PerfRL: A Small Language Model Framework for Efficient Code Optimization
Shukai Duan, Nikos Kanakaris, Xiongye Xiao, Heng Ping, Chenyu Zhou, Nesreen K. Ahmed, Guixiang Ma, Mihai Capota, Theodore L. Willke, Shahin Nazarian, Paul Bogdan
TL;DR
PerfRL tackles efficient code optimization for diverse hardware environments by combining small language models (SLMs) with reinforcement learning (RL) and unit-test feedback. It formalizes the objective as maximizing $cost(x,y_{best}) = eq(R,y_{best}) + perf(y_{best})$ and trains to maximize $P(y_{best}|x;\theta)$ using RRHF-based losses $L_{rank}$ and $L_{tuning}$. Using CodeT5 with 60M parameters on the PIE dataset, PerfRL achieves comparable or superior optimization performance to larger baselines while dramatically reducing training time and energy consumption, thanks to RL-driven fine-tuning and reward-based sample filtering. This approach enables robust, energy-efficient code optimization suitable for edge devices and low-resource settings, advancing practical AI-assisted software optimization.
Abstract
Code optimization is a challenging task requiring a substantial level of expertise from developers. Nonetheless, this level of human capacity is not sufficient considering the rapid evolution of new hardware architectures and software environments. In light of this, recent research proposes adopting machine learning and artificial intelligence techniques to automate the code optimization process. In this paper, we introduce PerfRL, an innovative framework designed to tackle the problem of code optimization. Our framework leverages the capabilities of small language models (SLMs) and reinforcement learning (RL), facilitating a system where SLMs can assimilate feedback from their environment during the fine-tuning phase, notably through unit tests. When benchmarked against existing models, PerfRL demonstrates superior efficiency in terms of speed and computational resource usage, attributed to its reduced need for training steps and its compatibility with SLMs. Furthermore, it substantially diminishes the risk of logical and syntactical errors.

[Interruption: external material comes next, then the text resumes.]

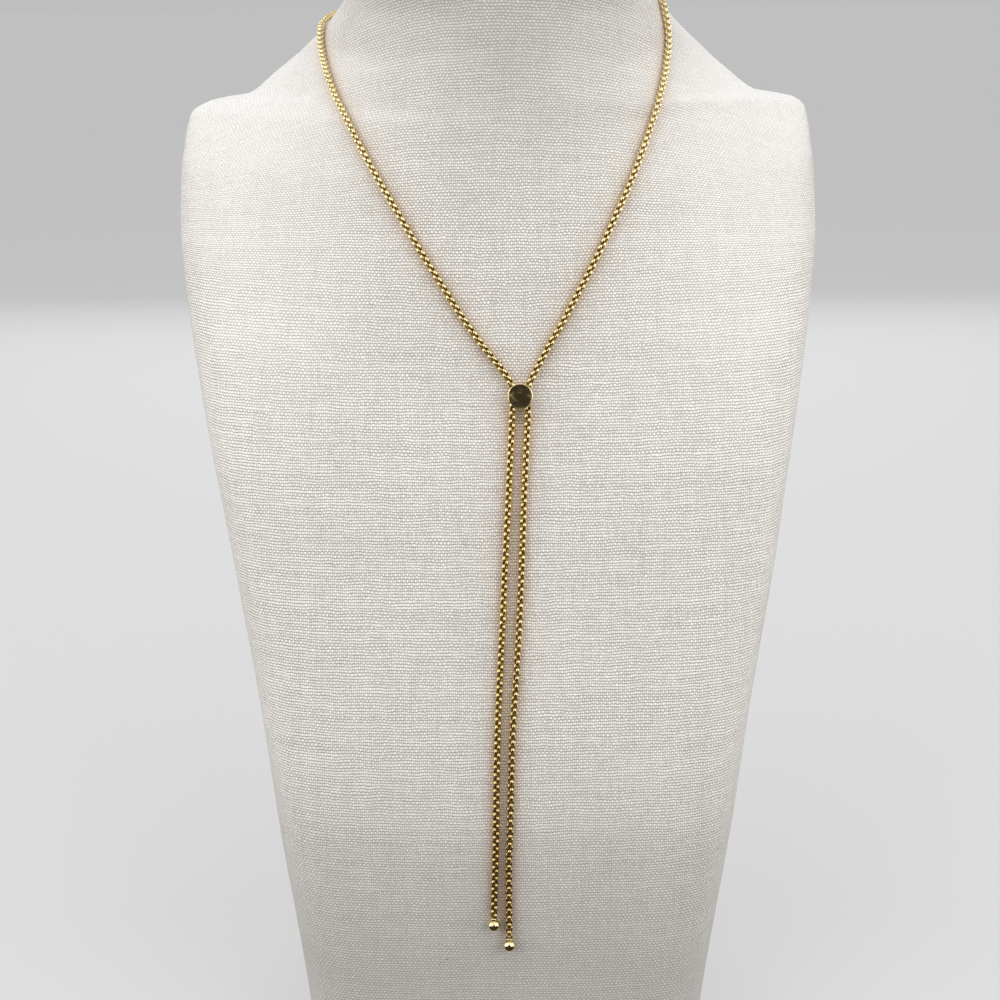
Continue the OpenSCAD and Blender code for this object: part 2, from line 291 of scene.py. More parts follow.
def trends():
    """Slope of every column at each row: none where it turns, else the harmonic mean of its neighbours."""
    out = np.zeros_like(SECTIONS)
    out[0], out[-1] = RISES[0], RISES[-1]
    for i in range(1, len(SECTIONS) - 1):
        for col in range(SECTIONS.shape[1]):
            a, b = RISES[i - 1, col], RISES[i, col]
            out[i, col] = 2 * a * b / (a + b) if a * b > 0 else 0
    return out


TRENDS = trends()


def hermite(t, a, b, p, q):
    """Smooth blend from a to b, with slopes p and q at its ends."""
    return a + t * p + t ** 2 * (3 * (b - a) - 2 * p - q) + t ** 3 * (2 * (a - b) + p + q)


def section(h):
    """Row of the section table at a height, blended between its rows."""
    i = int(np.clip(np.searchsorted(SECTIONS[:, HEIGHT], h, side="right") - 1, 0, len(STEPS) - 1))
    step = STEPS[i]
    t = (h - SECTIONS[i, HEIGHT]) / step
    return hermite(t, SECTIONS[i], SECTIONS[i + 1], step * TRENDS[i], step * TRENDS[i + 1])


def fall(s, x):
    """How far the chest falls back at a distance from its middle."""
    return s[SLOPE] * (np.sqrt(x * x + CHEST_FLAT ** 2) - CHEST_FLAT)


def front_y(s, u, v):
    return s[FRONT] + fall(s, u * s[HALF]) + (s[SIDE] - s[FRONT] - fall(s, s[HALF])) * (1 - v)


def back_y(s, u, v):
    return s[BACK] + (s[SIDE] - s[BACK]) * (BACK_BOW * u * u + (1 - BACK_BOW) * (1 - v))


def bust_ring(degrees, h):
    """Points of the bust at angles from its front, all at one height."""
    s = section(h)
    a = np.radians(degrees)
    front = np.cos(a) > -1e-9
    m = np.where(front, s[CORNER], min(s[CORNER], BACK_CORNER))
    r = (np.abs(np.sin(a)) ** m + np.abs(np.cos(a)) ** m) ** (-1 / m)
    u, v = np.sin(a) * r, np.abs(np.cos(a)) * r
    y = np.where(front, front_y(s, u, v), back_y(s, u, v))
    return np.stack([s[MIDDLE] + u * s[HALF], y, np.full_like(y, h)], -1)


def bust_point(degrees, h):
    return bust_ring(np.array([float(degrees)]), h)[0]


def front_point(x, h):
    """Point of the bust's front at [x, height]."""
    s = section(h)
    u = min(abs(x - s[MIDDLE]) / s[HALF], 1)
    v = (1 - u ** s[CORNER]) ** (1 / s[CORNER])
    return np.array([x, front_y(s, u, v), h])


def unit(v):
    return v / np.linalg.norm(v)


def lift(point, a, h, by, near=0.5):
    """A point lifted straight off the surface that point() gives, with the direction of the lift."""
    n = unit(np.cross(point(a + near, h) - point(a - near, h), point(a, h + near) - point(a, h - near)))
    return point(a, h) + by * n, n


def ease(x, low, high):
    """Smooth step from 0 at low to 1 at high."""
    t = np.clip((x - low) / (high - low), 0, 1)
    return t * t * (3 - 2 * t)


# Materials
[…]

To evaluate our framework, we conduct experiments on the PIE dataset using a lightweight large language model (i.e., CodeT5) and a new reinforcement learning algorithm, namely RRHF. For evaluation purposes, we use a list of evaluation metrics related to optimization quality and speedup. The evaluation results show that our approach achieves similar or better results compared to state-of-the-art models using shorter training times and smaller pre-trained models.